## DATA EXTRACT
++++++++

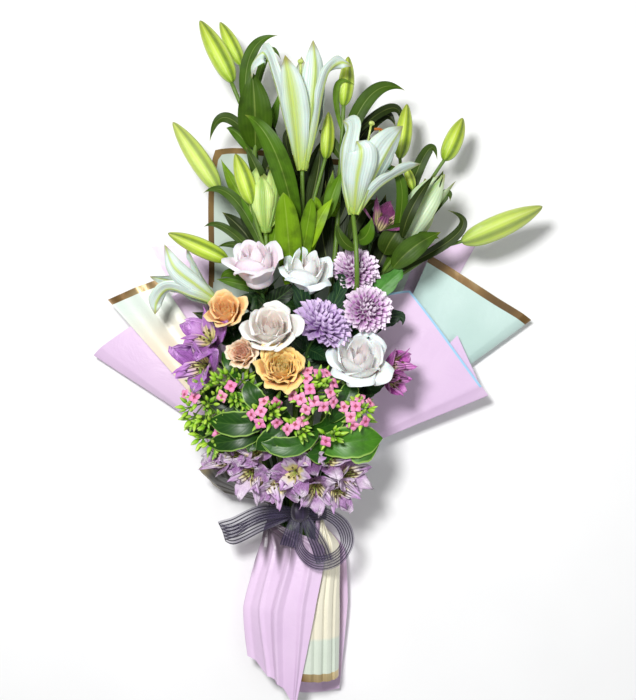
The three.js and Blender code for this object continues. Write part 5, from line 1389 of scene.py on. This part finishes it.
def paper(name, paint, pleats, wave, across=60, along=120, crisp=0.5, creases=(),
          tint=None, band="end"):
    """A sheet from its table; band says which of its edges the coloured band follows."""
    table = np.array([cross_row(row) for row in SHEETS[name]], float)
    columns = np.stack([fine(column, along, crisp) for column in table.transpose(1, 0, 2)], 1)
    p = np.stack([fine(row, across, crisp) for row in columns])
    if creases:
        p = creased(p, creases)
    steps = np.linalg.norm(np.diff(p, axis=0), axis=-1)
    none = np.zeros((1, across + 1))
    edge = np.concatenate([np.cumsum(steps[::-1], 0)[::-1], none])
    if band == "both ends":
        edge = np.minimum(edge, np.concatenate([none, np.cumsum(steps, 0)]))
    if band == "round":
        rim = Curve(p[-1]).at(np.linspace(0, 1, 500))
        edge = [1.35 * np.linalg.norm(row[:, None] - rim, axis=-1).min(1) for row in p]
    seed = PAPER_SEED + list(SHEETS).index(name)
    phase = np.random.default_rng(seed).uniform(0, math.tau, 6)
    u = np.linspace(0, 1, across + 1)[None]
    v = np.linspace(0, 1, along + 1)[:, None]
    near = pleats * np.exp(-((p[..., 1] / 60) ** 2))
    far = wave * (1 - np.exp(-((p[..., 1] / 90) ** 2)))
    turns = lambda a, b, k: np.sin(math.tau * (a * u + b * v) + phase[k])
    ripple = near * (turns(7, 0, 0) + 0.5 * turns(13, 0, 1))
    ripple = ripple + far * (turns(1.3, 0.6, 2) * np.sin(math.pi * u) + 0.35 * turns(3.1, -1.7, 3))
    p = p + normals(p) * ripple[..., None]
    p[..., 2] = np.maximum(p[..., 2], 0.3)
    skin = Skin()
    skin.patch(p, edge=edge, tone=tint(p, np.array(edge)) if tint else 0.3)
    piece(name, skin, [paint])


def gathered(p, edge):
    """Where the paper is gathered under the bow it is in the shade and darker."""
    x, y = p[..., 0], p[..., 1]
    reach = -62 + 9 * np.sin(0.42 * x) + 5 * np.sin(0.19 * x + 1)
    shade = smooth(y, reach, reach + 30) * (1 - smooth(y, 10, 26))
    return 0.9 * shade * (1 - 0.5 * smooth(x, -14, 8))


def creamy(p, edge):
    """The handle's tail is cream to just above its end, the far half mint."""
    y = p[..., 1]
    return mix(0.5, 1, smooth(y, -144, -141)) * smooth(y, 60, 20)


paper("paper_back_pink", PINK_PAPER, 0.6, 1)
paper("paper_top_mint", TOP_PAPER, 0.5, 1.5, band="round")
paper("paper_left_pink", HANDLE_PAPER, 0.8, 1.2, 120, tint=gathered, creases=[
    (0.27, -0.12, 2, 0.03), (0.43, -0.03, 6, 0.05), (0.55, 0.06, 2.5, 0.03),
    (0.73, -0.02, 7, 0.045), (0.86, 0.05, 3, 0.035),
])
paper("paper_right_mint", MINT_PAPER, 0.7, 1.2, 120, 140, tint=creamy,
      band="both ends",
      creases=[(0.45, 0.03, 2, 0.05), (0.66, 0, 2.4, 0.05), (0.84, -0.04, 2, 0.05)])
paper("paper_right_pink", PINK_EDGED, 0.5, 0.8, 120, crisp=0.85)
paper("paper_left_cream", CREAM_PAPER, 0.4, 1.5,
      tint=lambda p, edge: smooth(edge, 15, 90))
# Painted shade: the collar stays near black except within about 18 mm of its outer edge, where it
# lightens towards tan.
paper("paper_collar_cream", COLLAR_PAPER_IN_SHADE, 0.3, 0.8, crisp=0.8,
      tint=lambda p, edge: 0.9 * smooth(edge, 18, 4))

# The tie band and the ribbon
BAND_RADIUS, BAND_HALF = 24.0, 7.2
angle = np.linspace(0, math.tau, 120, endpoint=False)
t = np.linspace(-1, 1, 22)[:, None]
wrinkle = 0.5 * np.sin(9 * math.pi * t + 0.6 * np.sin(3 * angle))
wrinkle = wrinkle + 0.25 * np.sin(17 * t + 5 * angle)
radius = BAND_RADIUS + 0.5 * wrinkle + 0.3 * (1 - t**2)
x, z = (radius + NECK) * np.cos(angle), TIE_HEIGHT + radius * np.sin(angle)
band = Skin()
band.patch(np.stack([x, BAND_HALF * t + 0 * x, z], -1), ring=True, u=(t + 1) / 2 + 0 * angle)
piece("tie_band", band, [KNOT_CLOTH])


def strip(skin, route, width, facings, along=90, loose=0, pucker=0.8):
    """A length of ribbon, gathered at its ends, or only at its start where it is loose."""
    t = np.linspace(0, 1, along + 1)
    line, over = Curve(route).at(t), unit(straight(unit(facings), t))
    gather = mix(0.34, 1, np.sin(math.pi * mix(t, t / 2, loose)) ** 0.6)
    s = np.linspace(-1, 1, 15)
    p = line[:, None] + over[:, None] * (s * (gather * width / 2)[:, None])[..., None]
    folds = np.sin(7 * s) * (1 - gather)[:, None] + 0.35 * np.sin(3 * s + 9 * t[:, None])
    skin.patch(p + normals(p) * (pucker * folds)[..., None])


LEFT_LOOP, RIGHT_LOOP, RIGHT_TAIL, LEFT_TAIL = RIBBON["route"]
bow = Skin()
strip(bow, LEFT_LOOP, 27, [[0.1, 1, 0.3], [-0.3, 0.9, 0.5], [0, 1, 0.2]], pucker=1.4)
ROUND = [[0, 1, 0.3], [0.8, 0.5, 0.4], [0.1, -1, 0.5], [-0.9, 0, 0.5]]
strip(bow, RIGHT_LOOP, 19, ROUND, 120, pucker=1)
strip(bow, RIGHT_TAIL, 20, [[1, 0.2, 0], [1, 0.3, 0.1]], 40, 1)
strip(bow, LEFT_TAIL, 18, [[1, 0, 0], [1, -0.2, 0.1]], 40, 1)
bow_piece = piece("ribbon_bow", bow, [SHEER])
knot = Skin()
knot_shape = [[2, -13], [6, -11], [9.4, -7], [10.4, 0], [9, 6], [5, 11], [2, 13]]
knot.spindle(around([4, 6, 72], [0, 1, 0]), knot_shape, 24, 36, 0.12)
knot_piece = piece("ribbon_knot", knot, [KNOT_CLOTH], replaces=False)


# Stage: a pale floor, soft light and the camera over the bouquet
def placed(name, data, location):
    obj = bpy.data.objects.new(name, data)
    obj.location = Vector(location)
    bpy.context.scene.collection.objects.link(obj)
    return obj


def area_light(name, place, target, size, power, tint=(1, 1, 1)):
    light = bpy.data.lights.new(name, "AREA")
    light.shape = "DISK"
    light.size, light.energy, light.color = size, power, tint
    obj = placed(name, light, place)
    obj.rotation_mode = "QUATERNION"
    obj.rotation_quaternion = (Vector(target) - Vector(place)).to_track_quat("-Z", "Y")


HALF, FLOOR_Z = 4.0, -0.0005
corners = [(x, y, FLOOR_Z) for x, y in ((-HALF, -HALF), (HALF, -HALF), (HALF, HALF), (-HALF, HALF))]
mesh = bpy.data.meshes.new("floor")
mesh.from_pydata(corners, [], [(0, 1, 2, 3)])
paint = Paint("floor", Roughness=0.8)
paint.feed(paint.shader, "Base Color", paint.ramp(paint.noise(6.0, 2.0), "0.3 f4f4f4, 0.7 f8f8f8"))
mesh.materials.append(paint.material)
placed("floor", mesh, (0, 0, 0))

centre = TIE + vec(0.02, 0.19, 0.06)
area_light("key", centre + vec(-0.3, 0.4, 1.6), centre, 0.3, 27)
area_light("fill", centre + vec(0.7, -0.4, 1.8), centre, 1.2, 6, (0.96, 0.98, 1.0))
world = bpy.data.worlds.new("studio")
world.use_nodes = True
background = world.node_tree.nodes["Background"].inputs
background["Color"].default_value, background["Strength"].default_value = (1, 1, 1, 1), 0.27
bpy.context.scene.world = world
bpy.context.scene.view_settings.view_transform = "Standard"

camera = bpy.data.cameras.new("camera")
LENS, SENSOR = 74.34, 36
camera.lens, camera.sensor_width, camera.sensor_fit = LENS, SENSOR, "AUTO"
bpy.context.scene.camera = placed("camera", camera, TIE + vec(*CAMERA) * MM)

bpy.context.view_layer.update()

++++++++

## THE EXERCISE
From the first line of the data above to the line holding "return 0.9 *", reproduce each line exactly; emit no other lines.

## SOLUTION TO THIS PROBLEM
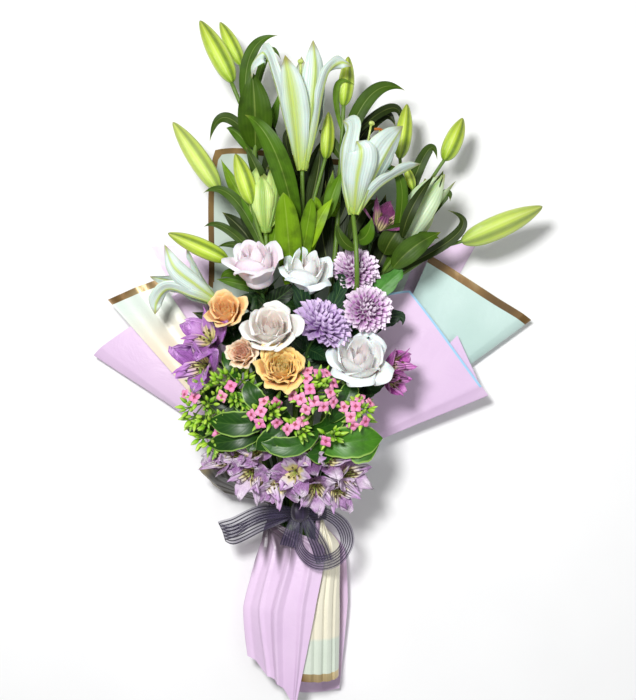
The three.js and Blender code for this object continues. Write part 5, from line 1389 of scene.py on. This part finishes it.
def paper(name, paint, pleats, wave, across=60, along=120, crisp=0.5, creases=(),
          tint=None, band="end"):
    """A sheet from its table; band says which of its edges the coloured band follows."""
    table = np.array([cross_row(row) for row in SHEETS[name]], float)
    columns = np.stack([fine(column, along, crisp) for column in table.transpose(1, 0, 2)], 1)
    p = np.stack([fine(row, across, crisp) for row in columns])
    if creases:
        p = creased(p, creases)
    steps = np.linalg.norm(np.diff(p, axis=0), axis=-1)
    none = np.zeros((1, across + 1))
    edge = np.concatenate([np.cumsum(steps[::-1], 0)[::-1], none])
    if band == "both ends":
        edge = np.minimum(edge, np.concatenate([none, np.cumsum(steps, 0)]))
    if band == "round":
        rim = Curve(p[-1]).at(np.linspace(0, 1, 500))
        edge = [1.35 * np.linalg.norm(row[:, None] - rim, axis=-1).min(1) for row in p]
    seed = PAPER_SEED + list(SHEETS).index(name)
    phase = np.random.default_rng(seed).uniform(0, math.tau, 6)
    u = np.linspace(0, 1, across + 1)[None]
    v = np.linspace(0, 1, along + 1)[:, None]
    near = pleats * np.exp(-((p[..., 1] / 60) ** 2))
    far = wave * (1 - np.exp(-((p[..., 1] / 90) ** 2)))
    turns = lambda a, b, k: np.sin(math.tau * (a * u + b * v) + phase[k])
    ripple = near * (turns(7, 0, 0) + 0.5 * turns(13, 0, 1))
    ripple = ripple + far * (turns(1.3, 0.6, 2) * np.sin(math.pi * u) + 0.35 * turns(3.1, -1.7, 3))
    p = p + normals(p) * ripple[..., None]
    p[..., 2] = np.maximum(p[..., 2], 0.3)
    skin = Skin()
    skin.patch(p, edge=edge, tone=tint(p, np.array(edge)) if tint else 0.3)
    piece(name, skin, [paint])


def gathered(p, edge):
    """Where the paper is gathered under the bow it is in the shade and darker."""
    x, y = p[..., 0], p[..., 1]
    reach = -62 + 9 * np.sin(0.42 * x) + 5 * np.sin(0.19 * x + 1)
    shade = smooth(y, reach, reach + 30) * (1 - smooth(y, 10, 26))
    return 0.9 * shade * (1 - 0.5 * smooth(x, -14, 8))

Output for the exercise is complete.